Entries with parts and joints
──────────────────────────────

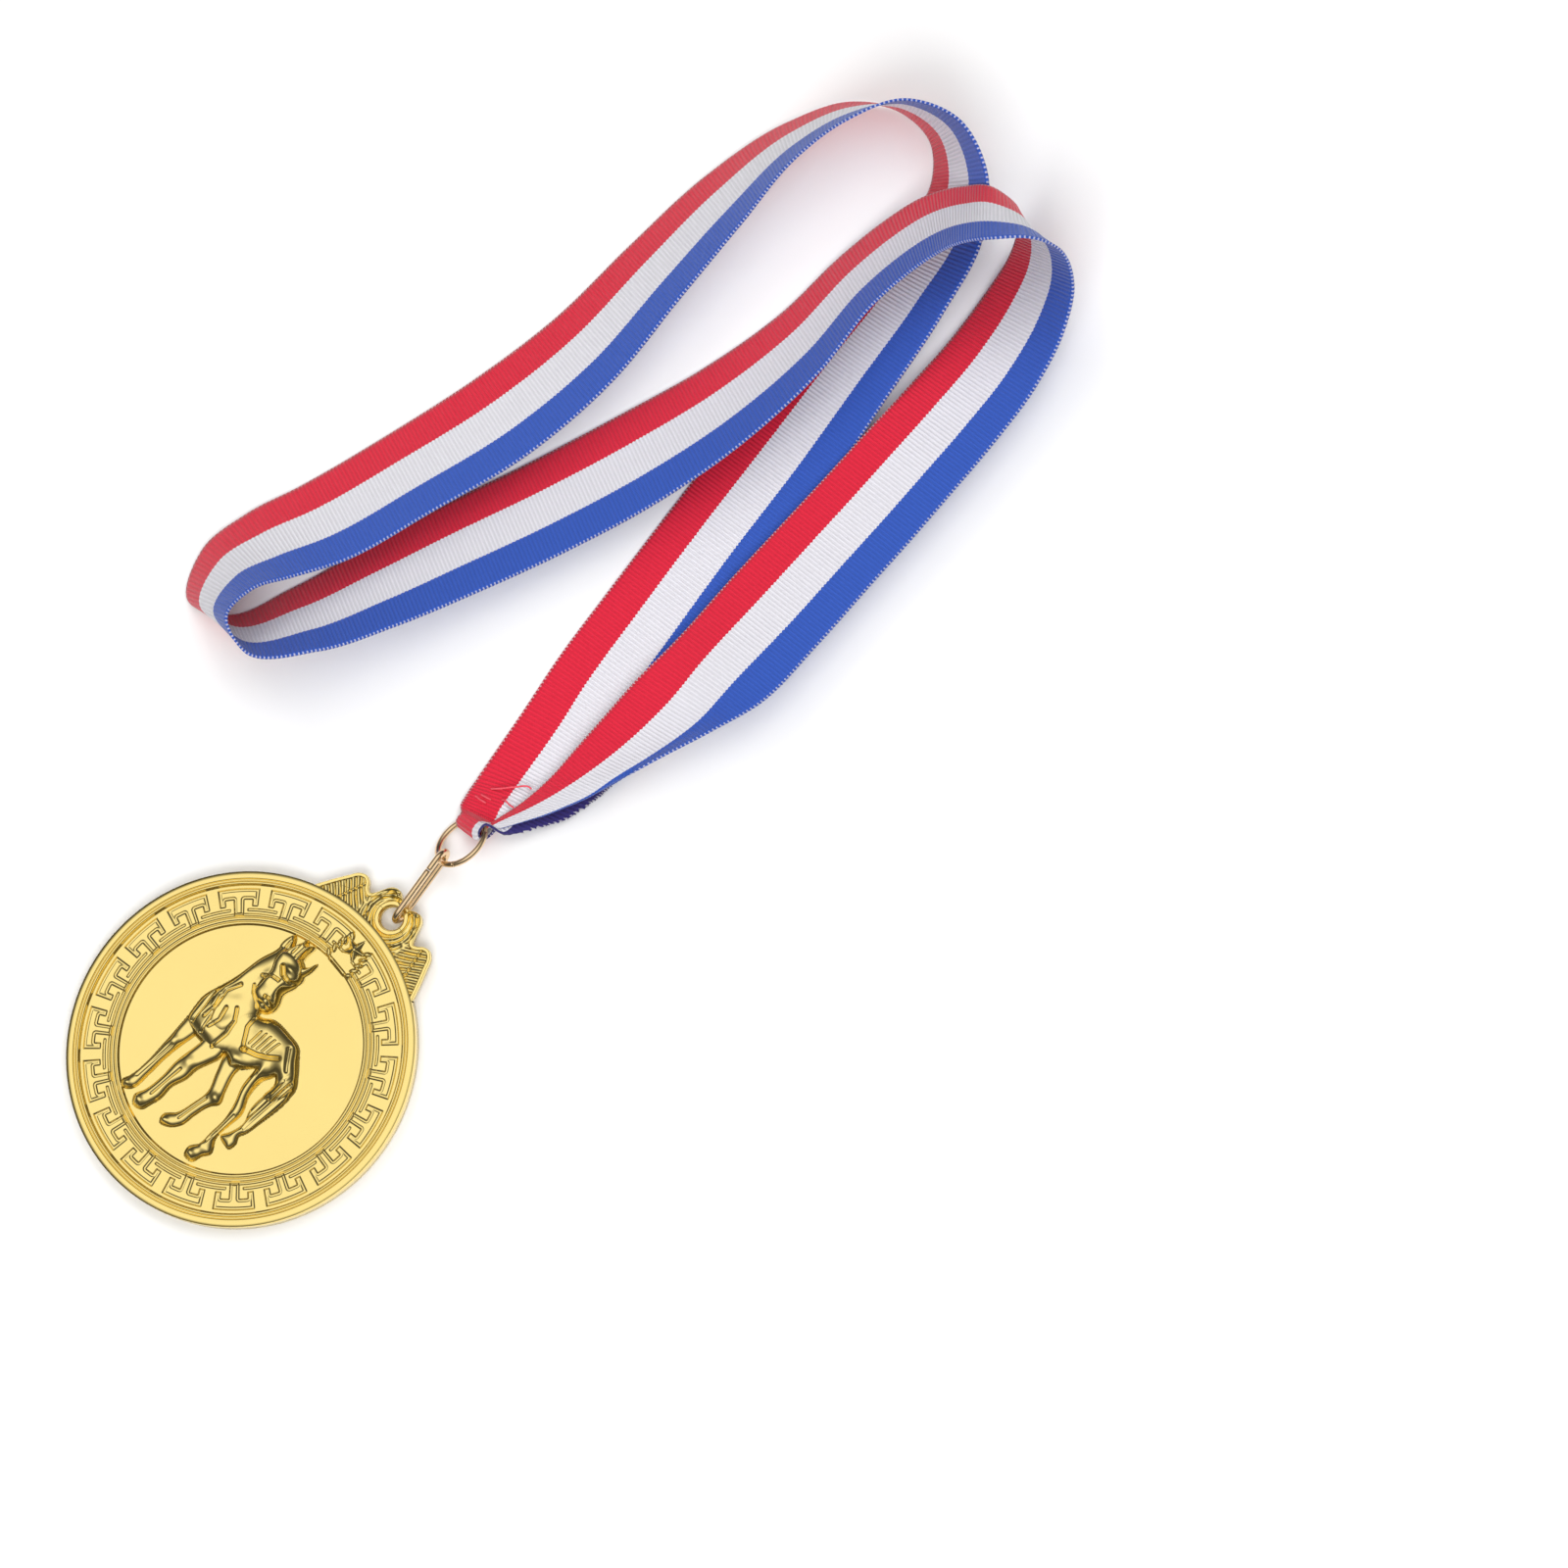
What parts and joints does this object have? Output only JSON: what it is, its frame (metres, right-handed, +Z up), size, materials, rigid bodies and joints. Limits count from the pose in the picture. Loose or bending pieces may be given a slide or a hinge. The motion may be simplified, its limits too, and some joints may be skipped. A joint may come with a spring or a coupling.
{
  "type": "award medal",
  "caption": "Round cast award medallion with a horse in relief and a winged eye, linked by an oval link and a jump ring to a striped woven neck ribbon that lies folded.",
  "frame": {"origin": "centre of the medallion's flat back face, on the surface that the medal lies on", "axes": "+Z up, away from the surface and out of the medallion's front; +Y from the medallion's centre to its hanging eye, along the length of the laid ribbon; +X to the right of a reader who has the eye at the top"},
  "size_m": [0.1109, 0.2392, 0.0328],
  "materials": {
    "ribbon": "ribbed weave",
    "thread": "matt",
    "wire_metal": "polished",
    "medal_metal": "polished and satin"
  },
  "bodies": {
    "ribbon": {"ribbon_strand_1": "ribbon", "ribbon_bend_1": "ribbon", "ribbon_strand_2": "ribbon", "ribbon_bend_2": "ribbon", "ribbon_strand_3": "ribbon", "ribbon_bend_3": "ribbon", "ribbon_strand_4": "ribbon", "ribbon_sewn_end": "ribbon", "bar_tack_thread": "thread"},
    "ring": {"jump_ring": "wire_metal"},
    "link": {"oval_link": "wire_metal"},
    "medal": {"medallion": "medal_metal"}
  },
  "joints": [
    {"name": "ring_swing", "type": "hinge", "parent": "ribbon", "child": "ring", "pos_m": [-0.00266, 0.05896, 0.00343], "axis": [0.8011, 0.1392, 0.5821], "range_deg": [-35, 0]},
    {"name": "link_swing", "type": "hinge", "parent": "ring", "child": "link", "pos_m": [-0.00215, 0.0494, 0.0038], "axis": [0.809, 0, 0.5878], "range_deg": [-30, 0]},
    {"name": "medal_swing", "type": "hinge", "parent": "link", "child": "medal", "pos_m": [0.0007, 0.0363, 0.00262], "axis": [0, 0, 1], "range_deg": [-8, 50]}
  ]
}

──────────────────────────────

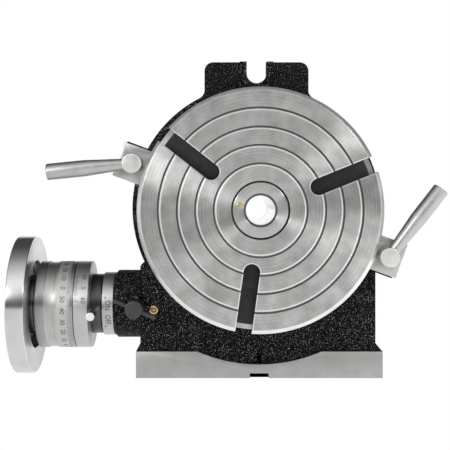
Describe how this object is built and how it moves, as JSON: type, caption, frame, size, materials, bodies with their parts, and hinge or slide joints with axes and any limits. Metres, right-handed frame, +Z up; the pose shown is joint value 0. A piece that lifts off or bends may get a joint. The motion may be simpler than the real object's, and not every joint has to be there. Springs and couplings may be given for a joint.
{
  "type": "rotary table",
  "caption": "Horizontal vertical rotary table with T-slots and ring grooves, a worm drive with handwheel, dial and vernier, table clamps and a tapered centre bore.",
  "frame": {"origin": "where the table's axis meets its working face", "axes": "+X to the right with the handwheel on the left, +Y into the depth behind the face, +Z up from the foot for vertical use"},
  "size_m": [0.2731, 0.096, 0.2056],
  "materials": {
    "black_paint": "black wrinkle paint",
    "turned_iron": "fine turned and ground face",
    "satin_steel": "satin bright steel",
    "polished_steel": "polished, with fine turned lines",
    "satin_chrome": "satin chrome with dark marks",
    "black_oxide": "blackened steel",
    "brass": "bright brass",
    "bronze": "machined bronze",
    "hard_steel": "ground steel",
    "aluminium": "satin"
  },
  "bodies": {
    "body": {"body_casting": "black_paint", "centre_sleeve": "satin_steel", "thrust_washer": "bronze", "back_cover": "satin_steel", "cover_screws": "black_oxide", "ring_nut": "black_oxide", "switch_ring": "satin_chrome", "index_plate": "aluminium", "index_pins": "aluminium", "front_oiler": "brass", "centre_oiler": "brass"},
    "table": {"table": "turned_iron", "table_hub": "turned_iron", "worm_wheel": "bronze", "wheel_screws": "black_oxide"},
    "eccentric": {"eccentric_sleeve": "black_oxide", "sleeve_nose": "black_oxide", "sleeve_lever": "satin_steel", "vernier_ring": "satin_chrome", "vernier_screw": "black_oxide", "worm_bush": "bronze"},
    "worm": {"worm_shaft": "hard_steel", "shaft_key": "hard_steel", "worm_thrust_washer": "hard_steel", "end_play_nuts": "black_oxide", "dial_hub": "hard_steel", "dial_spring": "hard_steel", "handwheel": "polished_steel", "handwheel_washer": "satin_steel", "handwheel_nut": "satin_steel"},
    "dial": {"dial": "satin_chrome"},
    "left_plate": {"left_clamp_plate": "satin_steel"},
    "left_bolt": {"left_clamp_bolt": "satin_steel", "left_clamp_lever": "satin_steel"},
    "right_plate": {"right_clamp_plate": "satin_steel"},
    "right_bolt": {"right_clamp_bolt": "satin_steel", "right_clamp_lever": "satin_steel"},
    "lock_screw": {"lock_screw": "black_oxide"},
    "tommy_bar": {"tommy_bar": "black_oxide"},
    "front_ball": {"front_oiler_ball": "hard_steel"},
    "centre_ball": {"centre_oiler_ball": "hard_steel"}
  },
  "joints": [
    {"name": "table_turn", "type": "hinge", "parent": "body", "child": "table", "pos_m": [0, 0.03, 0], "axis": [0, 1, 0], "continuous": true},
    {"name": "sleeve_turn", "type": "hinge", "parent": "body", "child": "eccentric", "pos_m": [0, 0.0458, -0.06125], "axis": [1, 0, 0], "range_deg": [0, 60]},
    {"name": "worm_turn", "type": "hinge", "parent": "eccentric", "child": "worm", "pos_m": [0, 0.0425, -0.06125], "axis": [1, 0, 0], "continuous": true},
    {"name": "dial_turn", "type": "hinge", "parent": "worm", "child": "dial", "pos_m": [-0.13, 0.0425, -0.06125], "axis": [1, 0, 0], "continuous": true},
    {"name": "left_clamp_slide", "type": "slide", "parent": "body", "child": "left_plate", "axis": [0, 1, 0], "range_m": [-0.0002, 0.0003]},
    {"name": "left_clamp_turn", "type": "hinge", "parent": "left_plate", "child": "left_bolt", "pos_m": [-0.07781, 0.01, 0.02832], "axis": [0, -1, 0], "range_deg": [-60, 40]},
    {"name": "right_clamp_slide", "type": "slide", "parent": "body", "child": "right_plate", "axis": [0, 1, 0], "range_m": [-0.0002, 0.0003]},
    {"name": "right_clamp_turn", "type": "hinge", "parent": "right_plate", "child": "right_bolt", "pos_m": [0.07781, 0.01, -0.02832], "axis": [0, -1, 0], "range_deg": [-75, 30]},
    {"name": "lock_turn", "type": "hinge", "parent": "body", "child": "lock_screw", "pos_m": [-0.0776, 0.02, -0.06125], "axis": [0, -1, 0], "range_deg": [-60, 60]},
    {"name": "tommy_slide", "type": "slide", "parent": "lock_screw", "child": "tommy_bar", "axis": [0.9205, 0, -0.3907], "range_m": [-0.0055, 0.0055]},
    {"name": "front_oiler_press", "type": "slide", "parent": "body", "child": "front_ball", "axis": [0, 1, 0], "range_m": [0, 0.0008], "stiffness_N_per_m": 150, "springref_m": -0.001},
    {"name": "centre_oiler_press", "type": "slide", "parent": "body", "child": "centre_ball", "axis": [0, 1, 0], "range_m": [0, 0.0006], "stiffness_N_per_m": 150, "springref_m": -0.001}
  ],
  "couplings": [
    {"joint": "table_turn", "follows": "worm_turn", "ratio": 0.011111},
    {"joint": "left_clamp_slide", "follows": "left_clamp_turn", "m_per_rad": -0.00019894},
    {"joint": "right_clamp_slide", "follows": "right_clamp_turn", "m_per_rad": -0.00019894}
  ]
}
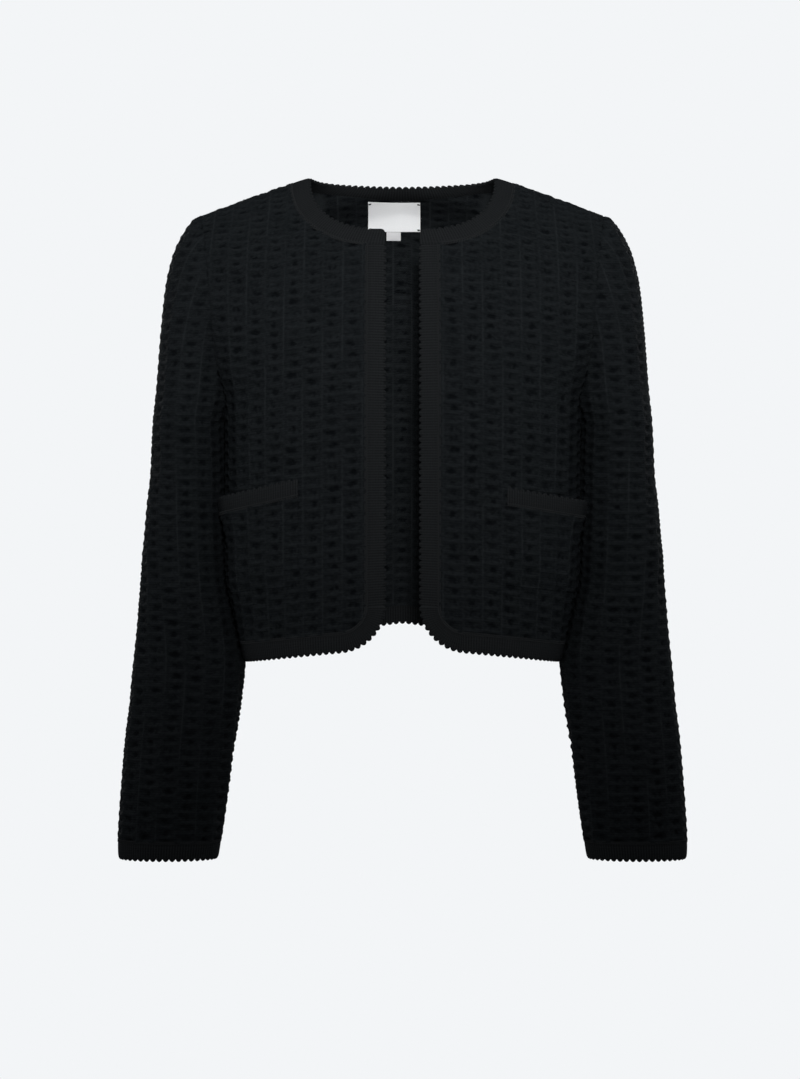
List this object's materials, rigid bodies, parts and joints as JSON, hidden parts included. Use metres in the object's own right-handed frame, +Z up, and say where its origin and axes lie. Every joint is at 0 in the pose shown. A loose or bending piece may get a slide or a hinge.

──────────────────────────────

* _Task statement_: Scan the records above for the string "from", then report every line that contains it.

* _Answer to the problem_:
What parts and joints does this object have? Output only JSON: what it is, its frame (metres, right-handed, +Z up), size, materials, rigid bodies and joints. Limits count from the pose in the picture. Loose or bending pieces may be given a slide or a hinge. The motion may be simplified, its limits too, and some joints may be skipped. A joint may come with a spring or a coupling.
  "frame": {"origin": "centre of the medallion's flat back face, on the surface that the medal lies on", "axes": "+Z up, away from the surface and out of the medallion's front; +Y from the medallion's centre to its hanging eye, along the length of the laid ribbon; +X to the right of a reader who has the eye at the top"},
  "frame": {"origin": "where the table's axis meets its working face", "axes": "+X to the right with the handwheel on the left, +Y into the depth behind the face, +Z up from the foot for vertical use"},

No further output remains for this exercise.